Stored records
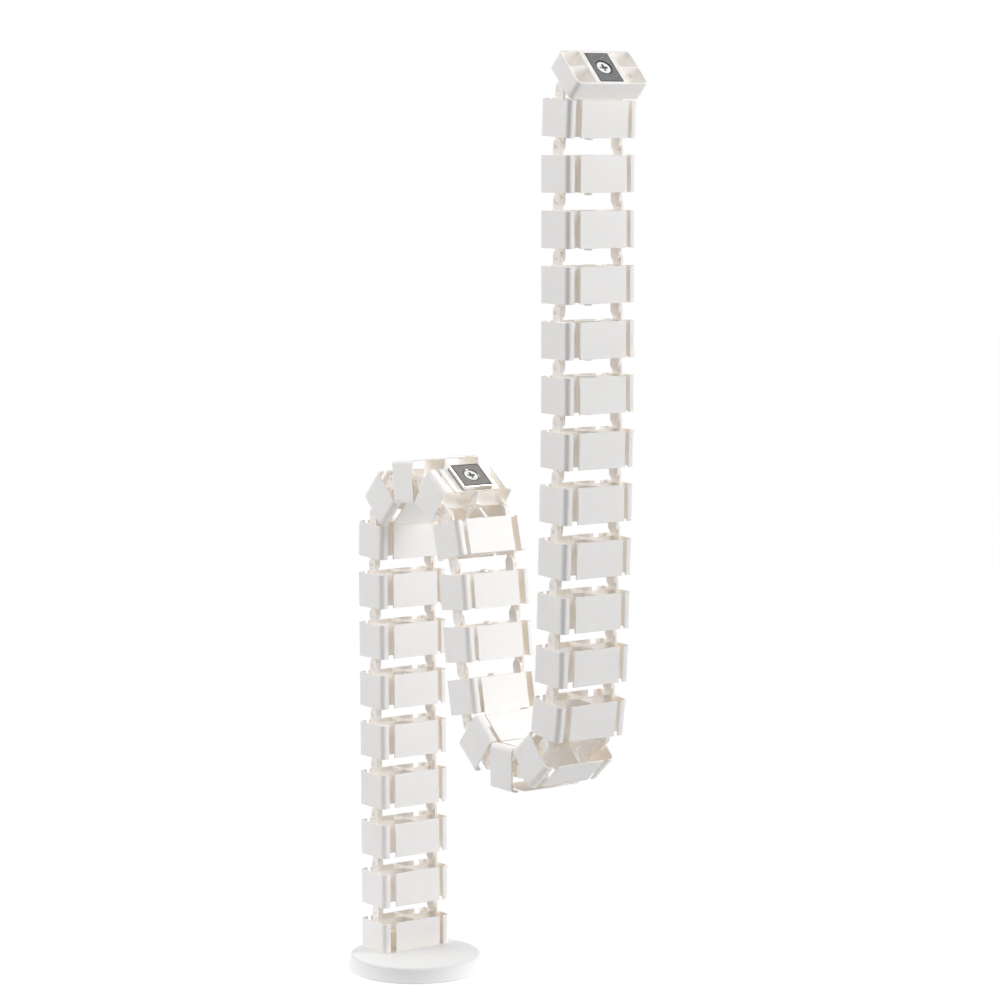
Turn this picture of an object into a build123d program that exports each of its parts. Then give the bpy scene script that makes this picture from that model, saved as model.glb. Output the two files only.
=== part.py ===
from build123d import *
import os

# A snap-together cable spine: slotted plastic links, hinged one to the next, that
# stand on a round weighted foot and end in a magnet that holds under a desk top.
# Millimetres. X runs along the hinge pins, Z is up, and the chain steps towards -Y.
# The origin is the centre of the foot's underside.

# Link sleeve
PITCH = 40.0
LINK_WIDTH = 63.8
LINK_DEPTH = 34.0
BODY_HEIGHT = 26.9
WALL = 1.2
CORNER_RADIUS = 3.7
RETURN_WIDTH = 6.5
SLOT_WIDTH = 4.5
PLATE_SHIFT = 1.1

# Cross of ribs inside each sleeve
RIB = 1.0
RIB_FLARE = 10.0
HUB_HALF = 3.1
HUB_BORE_RADIUS = 1.5
HUB_NOSE_RADIUS = 3.0
HUB_NOSE = 2.0

# Snap hinge
PIVOT_BELOW_BODY = 5.6
LUG_RADIUS = 4.8
LUG_THICKNESS = 2.0
LUG_ROOT = 9.0
LUG_INSET = 7.7
LUG_PLAY = 0.2
PIN_RADIUS = 2.6
PIN_CLEARANCE = 0.06
PIN_LEAD = 1.3
PIN_FLAT = 0.6

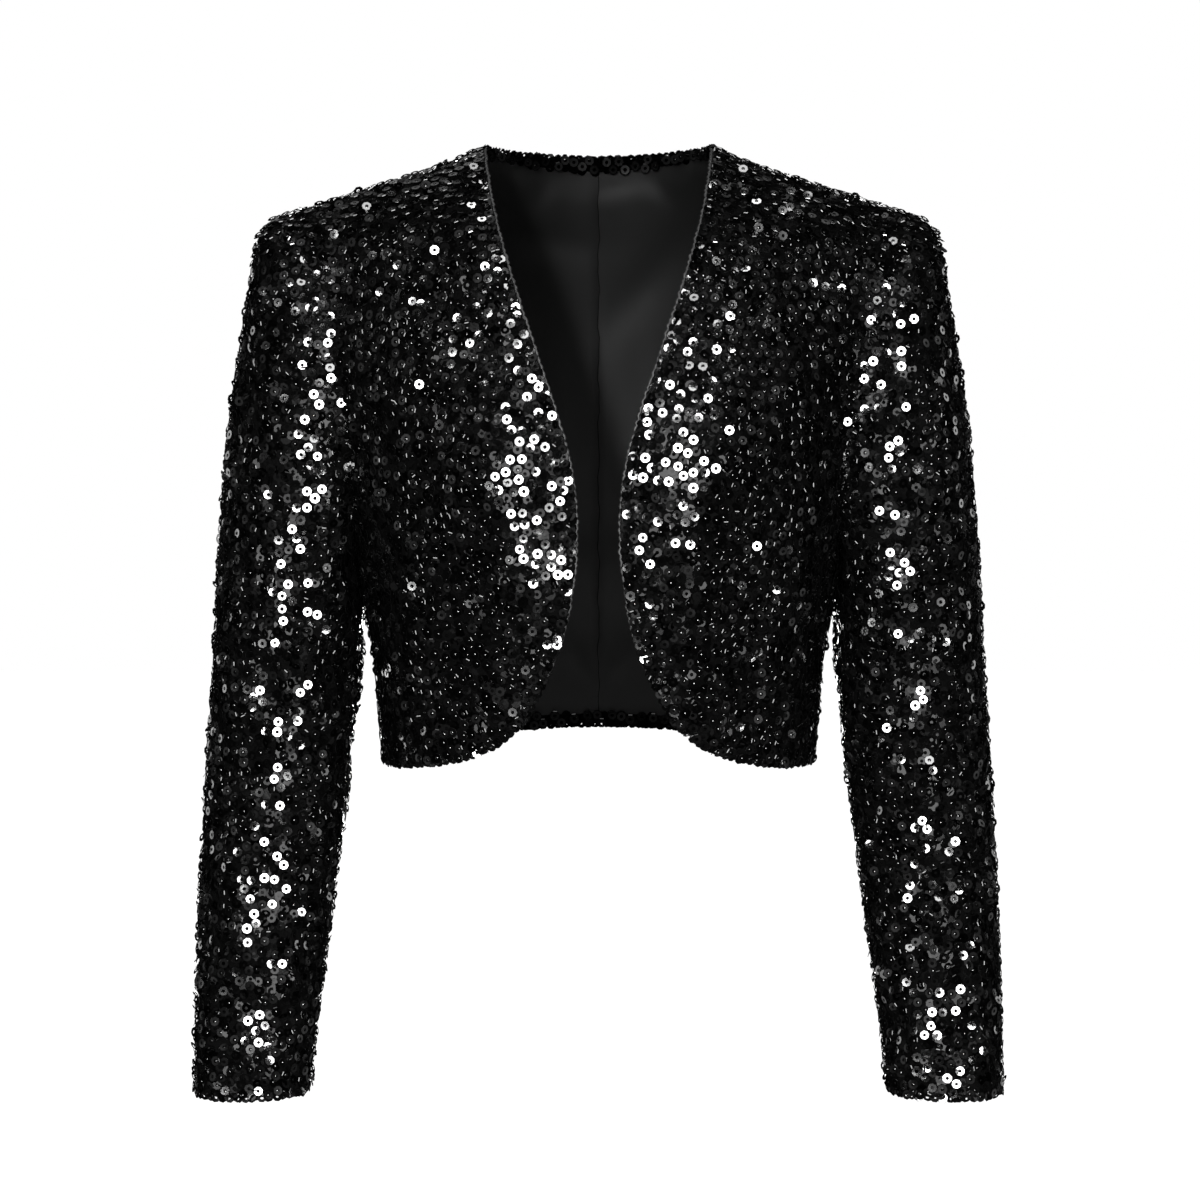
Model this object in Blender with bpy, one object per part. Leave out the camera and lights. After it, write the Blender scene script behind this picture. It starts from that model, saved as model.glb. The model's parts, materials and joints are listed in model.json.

WORK REQUIRED
Set down the listing above in full, please, exactly as it appears.

SOLUTION
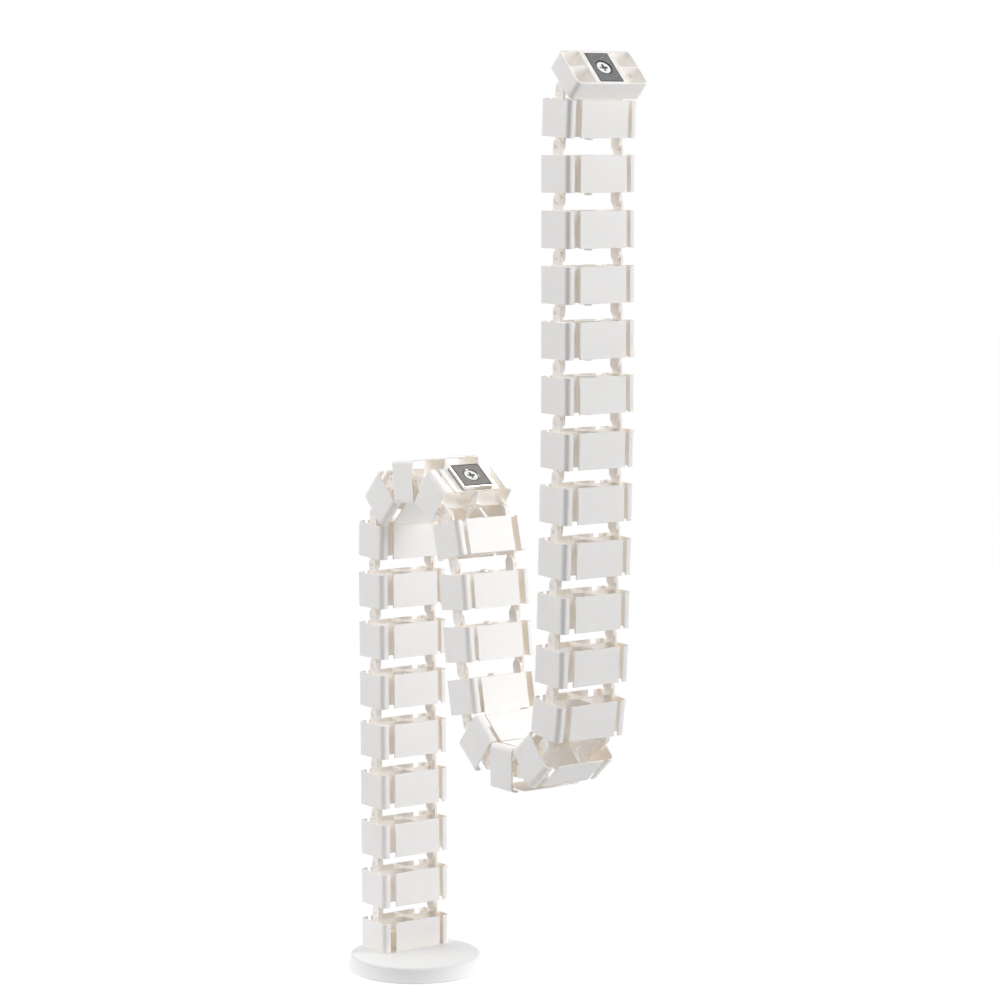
Turn this picture of an object into a build123d program that exports each of its parts. Then give the bpy scene script that makes this picture from that model, saved as model.glb. Output the two files only.
=== part.py ===
from build123d import *
import os

# A snap-together cable spine: slotted plastic links, hinged one to the next, that
# stand on a round weighted foot and end in a magnet that holds under a desk top.
# Millimetres. X runs along the hinge pins, Z is up, and the chain steps towards -Y.
# The origin is the centre of the foot's underside.

# Link sleeve
PITCH = 40.0
LINK_WIDTH = 63.8
LINK_DEPTH = 34.0
BODY_HEIGHT = 26.9
WALL = 1.2
CORNER_RADIUS = 3.7
RETURN_WIDTH = 6.5
SLOT_WIDTH = 4.5
PLATE_SHIFT = 1.1

# Cross of ribs inside each sleeve
RIB = 1.0
RIB_FLARE = 10.0
HUB_HALF = 3.1
HUB_BORE_RADIUS = 1.5
HUB_NOSE_RADIUS = 3.0
HUB_NOSE = 2.0

# Snap hinge
PIVOT_BELOW_BODY = 5.6
LUG_RADIUS = 4.8
LUG_THICKNESS = 2.0
LUG_ROOT = 9.0
LUG_INSET = 7.7
LUG_PLAY = 0.2
PIN_RADIUS = 2.6
PIN_CLEARANCE = 0.06
PIN_LEAD = 1.3
PIN_FLAT = 0.6

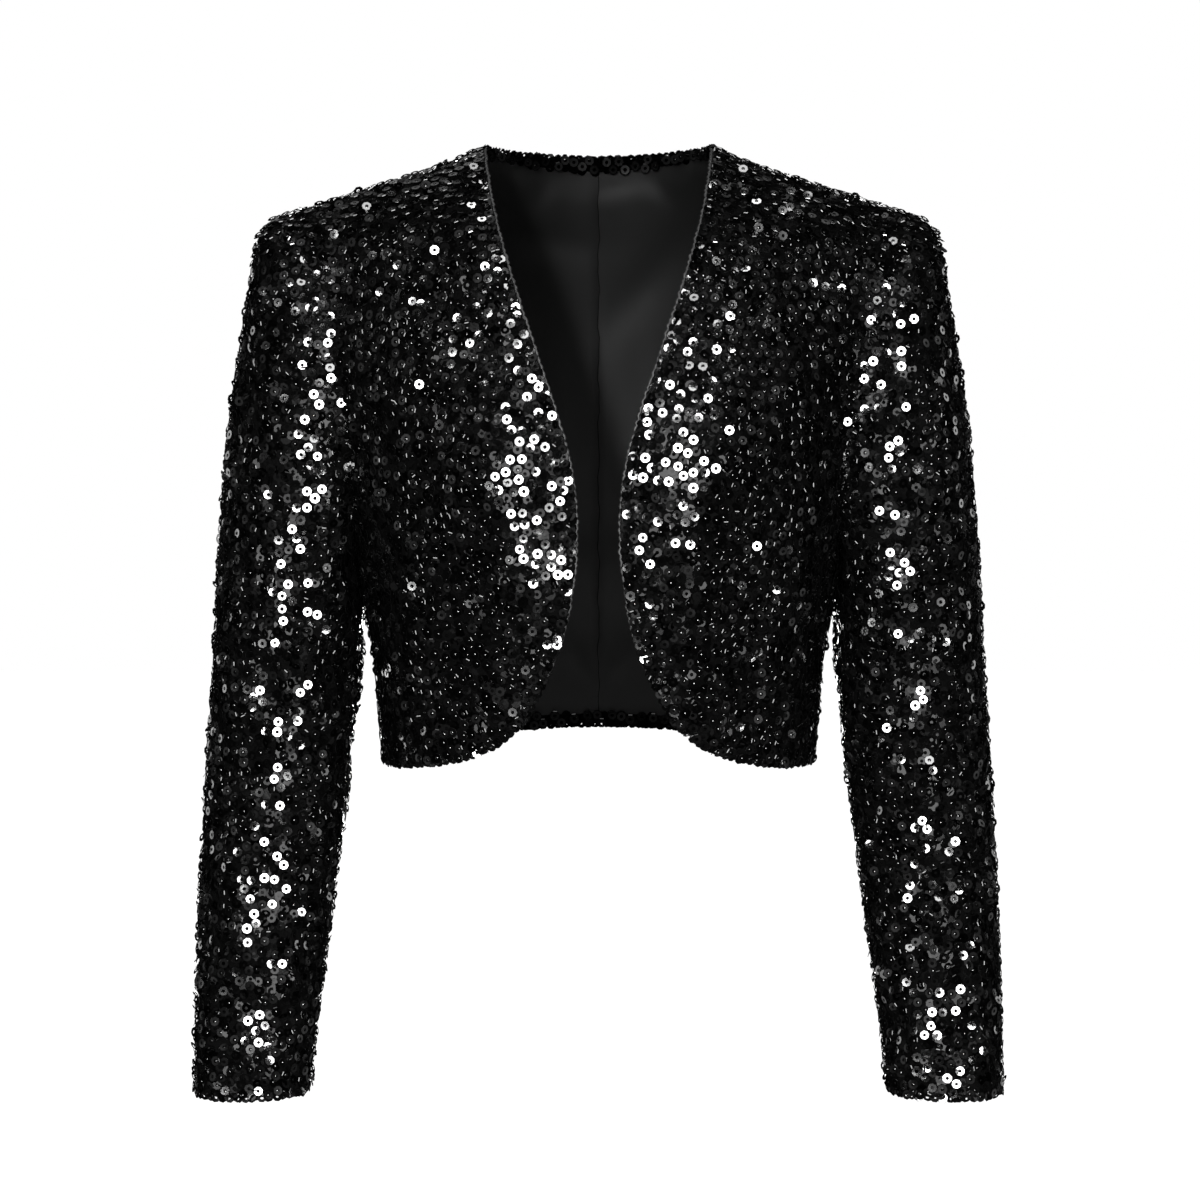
Model this object in Blender with bpy, one object per part. Leave out the camera and lights. After it, write the Blender scene script behind this picture. It starts from that model, saved as model.glb. The model's parts, materials and joints are listed in model.json.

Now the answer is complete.